_EXTRACTED DATA:_
------------------------------
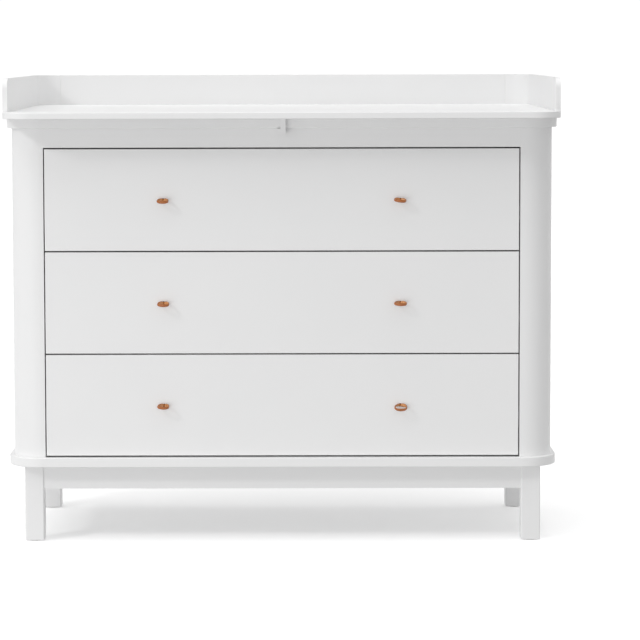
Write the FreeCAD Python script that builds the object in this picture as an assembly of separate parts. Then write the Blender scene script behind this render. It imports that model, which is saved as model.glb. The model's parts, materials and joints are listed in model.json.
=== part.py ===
import FreeCAD, Part
import math
import os

# Changing table: a wide three-drawer cabinet on four square legs, with a deeper
# changing top that hooks over its front edge. Millimetres, +Z up, front at -Y.
# Origin: on the floor, under the middle of the changing top.

os.makedirs("parts", exist_ok=True)
V = FreeCAD.Vector

# ---- driving dimensions -------------------------------------------------------

TOP_WIDTH = 1150.0            # changing top, cabinet top and base plate alike
BOARD_DEPTH = 750.0           # changing board, front to back
BOARD_THICK = 14.0
CORNER_R = 60.0               # plan radius of the board, the rim and the cabinet posts
RIM_HEIGHT = 69.0             # rim above the board
RIM_THICK = 10.0
RIM_END_R = 24.0              # rounded upper front corner of each rim side
RIM_REBATE = 3.0              # depth the rim is let into the board
PAD_THICK = 1.0               # anti-slip pads between the two tops

BODY_WIDTH = 1130.0
BODY_DEPTH = 462.0
BODY_FRONT = -290.0           # plane of the drawer fronts
LIP = 12.0                    # cabinet top and base plate stand out all round by this
PLATE_THICK = 20.0
CABINET_TOP_Z = 886.0         # upper face of the cabinet top
BASE_TOP_Z = 179.0            # upper face of the base plate
PANEL = 20.0                  # side panels, drawer fronts, rail
OPENING_HALF = 495.0          # half width between the posts
BACK_PANEL = 6.0
RUNNER_PANEL_THICK = 18.0     # upright inner boards that carry the runners

FRONT_HEIGHT = 211.5          # one drawer front
FRONT_GAP = 3.0               # between fronts, and under the rail
BOTTOM_GAP = 3.5              # under the lowest front
SIDE_GAP = 2.5                # beside every front

LEG = 40.0                    # square legs
LEG_INNER = 500.0             # inner faces of the legs, from the middle
LEG_FRONT_Y = -278.0          # front faces of the front legs
LEG_PITCH = 398.0             # front leg to rear leg
LEG_ROUND = 3.0               # rounded upright edges
GLIDE_THICK = 2.0
GLIDE_R = 15.0
APRON_HEIGHT = 48.5
APRON_THICK = 18.0
APRON_INSET = 3.0             # aprons stand back from the faces of the legs

BOX_WALL = 12.0               # drawer sides and backs
BOX_HEIGHT = 160.0
BOX_LIFT = 14.0               # box above the lower edge of its front
BOX_BACK_Y = 132.0
BOX_BOTTOM = 6.0
GROOVE = 6.0                  # depth of the grooves that hold the drawer bottoms
GROOVE_LIFT = 10.0            # groove above the lower edge of the box
FRONT_EASE = 1.0              # rounding of the face edges of a drawer front

RUNNER_DEPTH = 12.8           # runner, from cabinet to drawer side
RUNNER_STEEL = 1.2
RUNNER_HALF = 17.5            # half height of the cabinet member
RUNNER_PLAY = 0.3             # between nested members
RUNNER_LENGTH = 398.0
RUNNER_RISE = 62.0            # runner centre above the lower edge of its box
RUNNER_SETBACK = 2.0          # runners start behind the drawer fronts by this

PULL_X = 246.0                # leather pulls, from the middle
STRAP_WIDE = 6.0
STRAP_THICK = 2.5
TAIL_WIDE = 4.8               # the strap narrows where it passes the drawer front
PULL_HOLE_R = 3.6
LOOP_OUT = 14.2               # outer bends of a loop, in front of the drawer
LOOP_SPREAD = 3.6             # and from the middle of the pull
LOOP_BEND_R = 9.0
LOOP_THROAT_R = 3.6           # bend where the two strands leave the hole
LOOP_THROAT_OUT = 1.0
KNOT_WIDE = 13.0
KNOT_HIGH = 10.0
KNOT_THICK = 7.0

STOP_X = (-2.5, 8.5)          # stem of the hook under the front of the board
FOOT_X = (-9.0, 8.5)          # its foot, which reaches under the lip of the cabinet top
FOOT_HEIGHT = 13.0
FOOT_ROUND = 5.0
FOOT_REACH = 8.0
STOP_DEPTH = 12.0
STOP_PLAY = 0.5
STOP_SCREW_SEAT = 8.0         # screw head above the under side of the foot

SCREW_R = 2.0
SCREW_HEAD_R = 4.0
SCREW_HEAD = 2.5
SCREW_LENGTH = 36.0
RUNNER_SCREW_R = 1.75
RUNNER_SCREW_LENGTH = 14.0
BOLT_R = 4.0
BOLT_HEAD_R = 8.0
BOLT_HEAD = 5.0
BOLT_LENGTH = 70.0
DOWEL_R = 4.0
BOX_DOWEL_R = 3.0
FIT = 0.05                    # radial clearance of round fasteners in their holes
EASE = 2.0                    # eased edges of visible boards
RIM_EASE = 1.5
SEAM_EASE = 0.8              # flat on each upright edge where rim side and rim back meet
REAR_CORNER_R = 8.0           # rear plan corners of the cabinet top and base plate

# ---- fastener spacing ------------------------------------------------------------

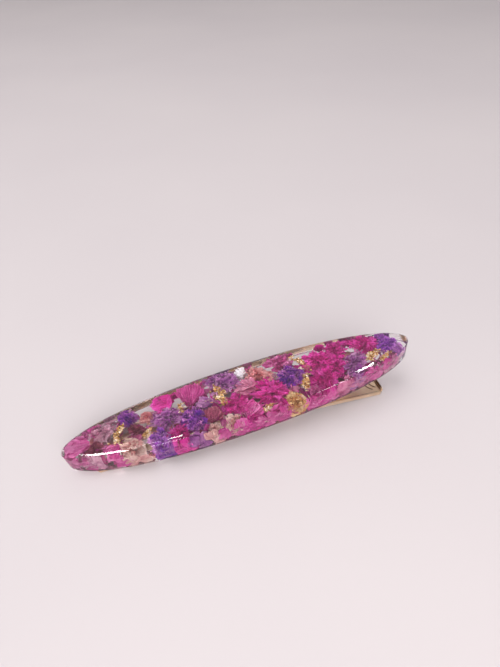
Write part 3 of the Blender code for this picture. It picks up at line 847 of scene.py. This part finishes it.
------------------------------
_REQUIREMENT:_ Reproduce exactly the lines that run from the start of the records to the line with "PAD_THICK = 1.0", both included.

_ANSWER BELOW:_
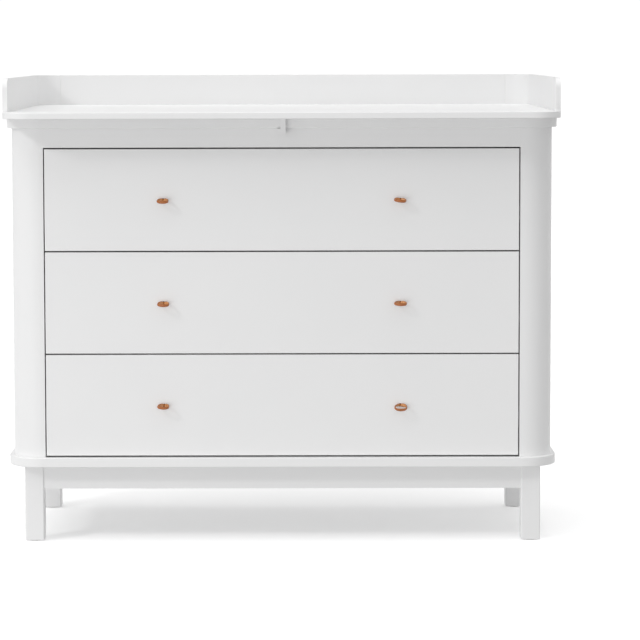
Write the FreeCAD Python script that builds the object in this picture as an assembly of separate parts. Then write the Blender scene script behind this render. It imports that model, which is saved as model.glb. The model's parts, materials and joints are listed in model.json.
=== part.py ===
import FreeCAD, Part
import math
import os

# Changing table: a wide three-drawer cabinet on four square legs, with a deeper
# changing top that hooks over its front edge. Millimetres, +Z up, front at -Y.
# Origin: on the floor, under the middle of the changing top.

os.makedirs("parts", exist_ok=True)
V = FreeCAD.Vector

# ---- driving dimensions -------------------------------------------------------

TOP_WIDTH = 1150.0            # changing top, cabinet top and base plate alike
BOARD_DEPTH = 750.0           # changing board, front to back
BOARD_THICK = 14.0
CORNER_R = 60.0               # plan radius of the board, the rim and the cabinet posts
RIM_HEIGHT = 69.0             # rim above the board
RIM_THICK = 10.0
RIM_END_R = 24.0              # rounded upper front corner of each rim side
RIM_REBATE = 3.0              # depth the rim is let into the board
PAD_THICK = 1.0               # anti-slip pads between the two tops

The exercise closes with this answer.